Research | Projects | Accidental Discrimination in the Conflict of Laws

Accidental Discrimination in the Conflict of Laws


Prof Gerhard Dannemann


Cases connected to different legal systems can get a rough ride, simply because applicable rules are not dovetailed to each other. This is frequently the case if one of the systems involved belongs to the common law and the other to the civil law world. In combination, they can produce results which are not intended by either system involved – insufficient maintenance or benefits, heirs receiving more or less than they should, criminals punished too harshly, marriages which cannot be dissolved, cases which no court wants to hear. A research project devoted to this topic was completed during 2003. The results were published in 2004 as a monograph entitled: Die ungewollte Diskriminierung in der internationalen Rechtsanwendung. Zur Anwendung, Berücksichtigung und Anpassung von Normen aus unterschiedlichen Rechtsordnungen.

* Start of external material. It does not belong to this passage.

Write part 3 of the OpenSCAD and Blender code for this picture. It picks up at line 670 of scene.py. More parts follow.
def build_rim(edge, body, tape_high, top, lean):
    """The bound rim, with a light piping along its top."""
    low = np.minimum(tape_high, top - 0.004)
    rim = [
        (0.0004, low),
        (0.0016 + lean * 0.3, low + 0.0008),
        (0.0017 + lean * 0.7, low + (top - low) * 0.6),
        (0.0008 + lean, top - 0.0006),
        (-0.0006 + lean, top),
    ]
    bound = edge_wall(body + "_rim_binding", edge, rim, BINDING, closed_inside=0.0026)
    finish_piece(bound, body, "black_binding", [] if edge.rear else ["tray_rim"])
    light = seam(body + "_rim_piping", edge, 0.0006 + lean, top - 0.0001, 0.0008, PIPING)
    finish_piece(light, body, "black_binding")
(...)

In this book, the author argues that courts are empowered to modify or ignore applicable rules in order to avoid such accidental discrimination, to the degree that, under higher ranking principles of equality of treatment, legislators would be prevented from deliberately discriminating in international cases. On the other hand, criticism will be directed against Continental doctrine and court practice which seeks to give the same far-reaching powers to courts in other complex international situations. As a backdrop to the issue of accidental discrimination, this project also deals with the following topics: (1) Public International Law influences on Conflict of Laws, (2) why and how norms which are not applicable according to conflict rules may nevertheless influence the outcome of a case, and (3) the international sphere of application of domestic, European and international human rights provisions. A summary of the findings of this project was published as: Accidental Discrimination in the Conflict of Laws: Applying, Considering, and Adjusting Rules From Different Jurisdictions, in: Yearbook of Private International Law, Vol X (2008), 113-134.